◆ **TASK TO CARRY OUT**: Using the data below, output the first line and every line after it up to and including the line containing "points along +X.", exactly as written and with nothing added.

[START RECORD SET]

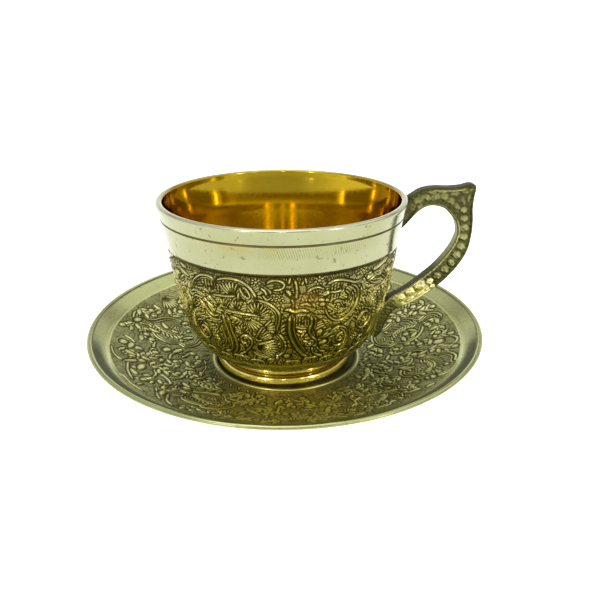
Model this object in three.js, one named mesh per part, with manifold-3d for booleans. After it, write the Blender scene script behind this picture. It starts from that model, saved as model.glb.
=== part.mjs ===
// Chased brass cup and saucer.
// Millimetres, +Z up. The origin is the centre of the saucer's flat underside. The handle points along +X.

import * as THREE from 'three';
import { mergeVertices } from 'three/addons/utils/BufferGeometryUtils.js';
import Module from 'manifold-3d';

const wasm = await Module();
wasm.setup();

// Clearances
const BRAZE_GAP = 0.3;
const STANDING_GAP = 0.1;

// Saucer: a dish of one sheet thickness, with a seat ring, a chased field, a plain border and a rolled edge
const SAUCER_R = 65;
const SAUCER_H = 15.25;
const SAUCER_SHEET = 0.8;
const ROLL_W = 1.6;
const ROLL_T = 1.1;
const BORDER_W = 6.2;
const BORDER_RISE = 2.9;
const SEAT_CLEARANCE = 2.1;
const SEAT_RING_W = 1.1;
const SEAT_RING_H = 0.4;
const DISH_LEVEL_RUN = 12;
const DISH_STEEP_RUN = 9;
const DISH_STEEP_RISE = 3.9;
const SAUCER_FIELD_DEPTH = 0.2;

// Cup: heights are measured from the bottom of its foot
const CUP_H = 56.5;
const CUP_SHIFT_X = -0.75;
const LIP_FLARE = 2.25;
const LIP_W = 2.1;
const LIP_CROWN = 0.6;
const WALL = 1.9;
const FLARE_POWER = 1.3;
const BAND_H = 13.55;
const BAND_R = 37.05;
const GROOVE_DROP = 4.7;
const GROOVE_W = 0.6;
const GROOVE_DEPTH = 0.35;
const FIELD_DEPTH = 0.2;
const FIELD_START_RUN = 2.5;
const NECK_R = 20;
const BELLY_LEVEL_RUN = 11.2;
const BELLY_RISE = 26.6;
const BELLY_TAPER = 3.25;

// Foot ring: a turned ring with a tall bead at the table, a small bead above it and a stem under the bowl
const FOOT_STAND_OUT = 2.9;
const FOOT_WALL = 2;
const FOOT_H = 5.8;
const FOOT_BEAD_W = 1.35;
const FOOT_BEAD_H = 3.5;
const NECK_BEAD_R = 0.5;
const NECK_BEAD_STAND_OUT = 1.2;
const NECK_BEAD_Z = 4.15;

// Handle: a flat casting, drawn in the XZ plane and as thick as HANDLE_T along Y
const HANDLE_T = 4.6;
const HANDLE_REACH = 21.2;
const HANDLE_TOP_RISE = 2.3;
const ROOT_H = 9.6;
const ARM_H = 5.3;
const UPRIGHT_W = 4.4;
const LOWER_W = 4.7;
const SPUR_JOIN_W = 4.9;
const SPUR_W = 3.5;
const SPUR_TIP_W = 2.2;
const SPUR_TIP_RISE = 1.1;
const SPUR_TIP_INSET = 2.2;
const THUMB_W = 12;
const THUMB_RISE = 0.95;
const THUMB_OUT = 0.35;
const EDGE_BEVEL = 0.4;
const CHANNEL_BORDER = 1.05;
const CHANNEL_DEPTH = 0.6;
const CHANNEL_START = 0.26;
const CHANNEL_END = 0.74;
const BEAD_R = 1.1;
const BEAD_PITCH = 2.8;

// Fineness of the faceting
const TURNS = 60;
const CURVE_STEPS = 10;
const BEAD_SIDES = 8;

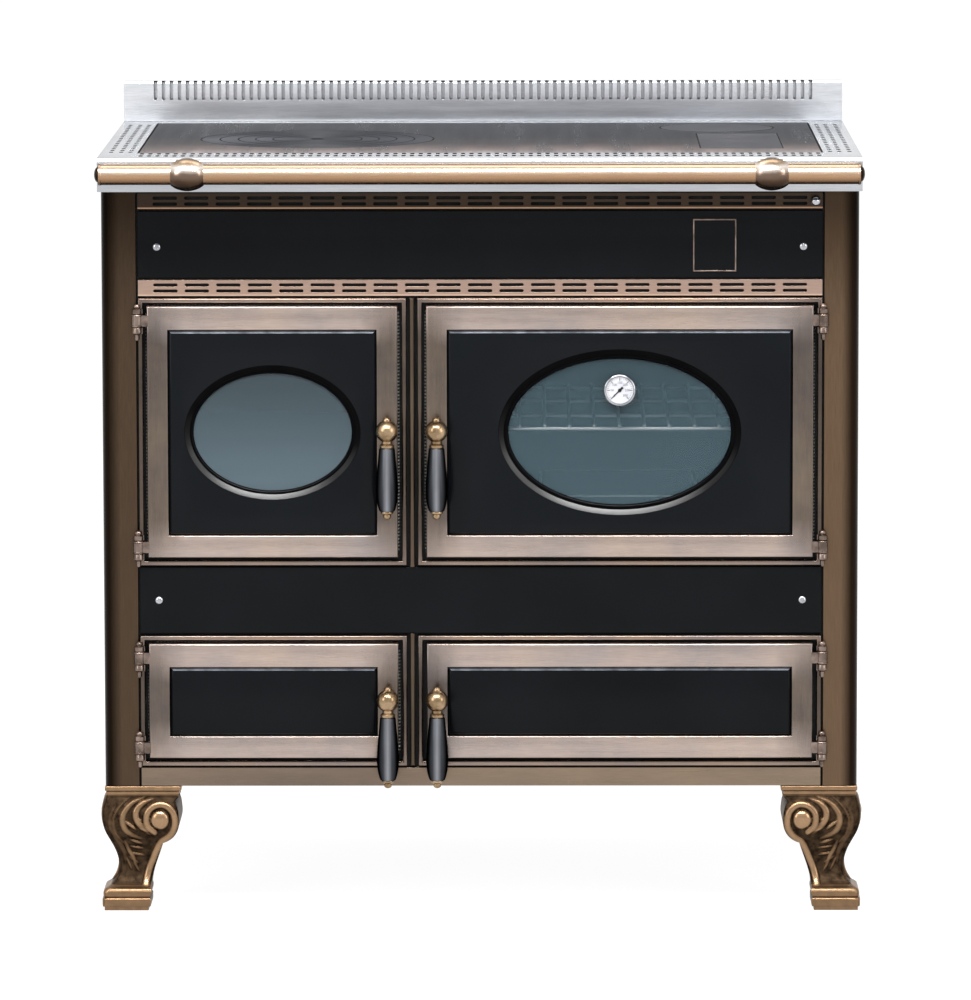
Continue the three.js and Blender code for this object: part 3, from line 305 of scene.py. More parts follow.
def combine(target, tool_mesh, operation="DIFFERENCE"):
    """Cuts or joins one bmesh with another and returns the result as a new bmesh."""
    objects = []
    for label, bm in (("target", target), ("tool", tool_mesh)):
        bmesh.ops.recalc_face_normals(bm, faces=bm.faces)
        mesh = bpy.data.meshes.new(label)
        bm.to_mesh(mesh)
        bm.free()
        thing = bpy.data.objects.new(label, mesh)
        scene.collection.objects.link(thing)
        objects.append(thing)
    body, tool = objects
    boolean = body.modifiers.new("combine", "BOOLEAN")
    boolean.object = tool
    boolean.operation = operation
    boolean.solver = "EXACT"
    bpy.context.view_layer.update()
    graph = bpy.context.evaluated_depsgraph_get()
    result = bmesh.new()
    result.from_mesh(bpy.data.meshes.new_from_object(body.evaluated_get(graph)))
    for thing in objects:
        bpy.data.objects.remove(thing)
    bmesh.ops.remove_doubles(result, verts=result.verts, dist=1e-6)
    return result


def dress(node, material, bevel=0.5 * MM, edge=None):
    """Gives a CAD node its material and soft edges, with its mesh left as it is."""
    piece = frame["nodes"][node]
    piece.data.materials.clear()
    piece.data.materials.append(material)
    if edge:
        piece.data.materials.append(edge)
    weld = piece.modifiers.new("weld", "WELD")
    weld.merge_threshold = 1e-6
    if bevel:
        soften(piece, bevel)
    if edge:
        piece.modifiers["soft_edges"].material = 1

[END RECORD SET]

◆ **OUTPUT OF THE TASK**:
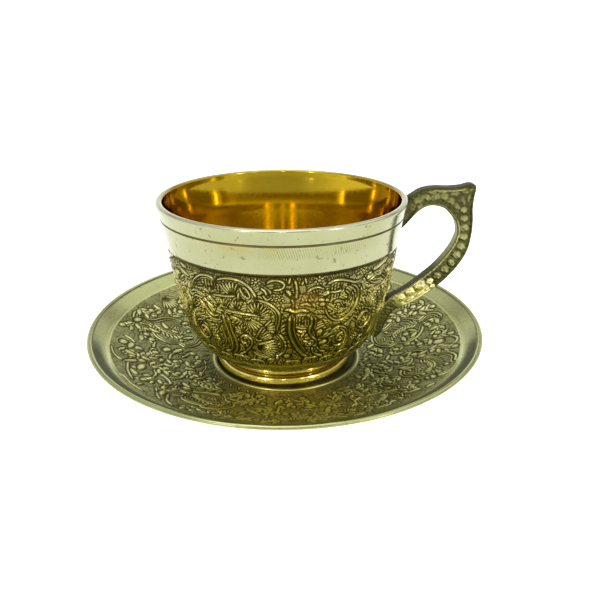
Model this object in three.js, one named mesh per part, with manifold-3d for booleans. After it, write the Blender scene script behind this picture. It starts from that model, saved as model.glb.
=== part.mjs ===
// Chased brass cup and saucer.
// Millimetres, +Z up. The origin is the centre of the saucer's flat underside. The handle points along +X.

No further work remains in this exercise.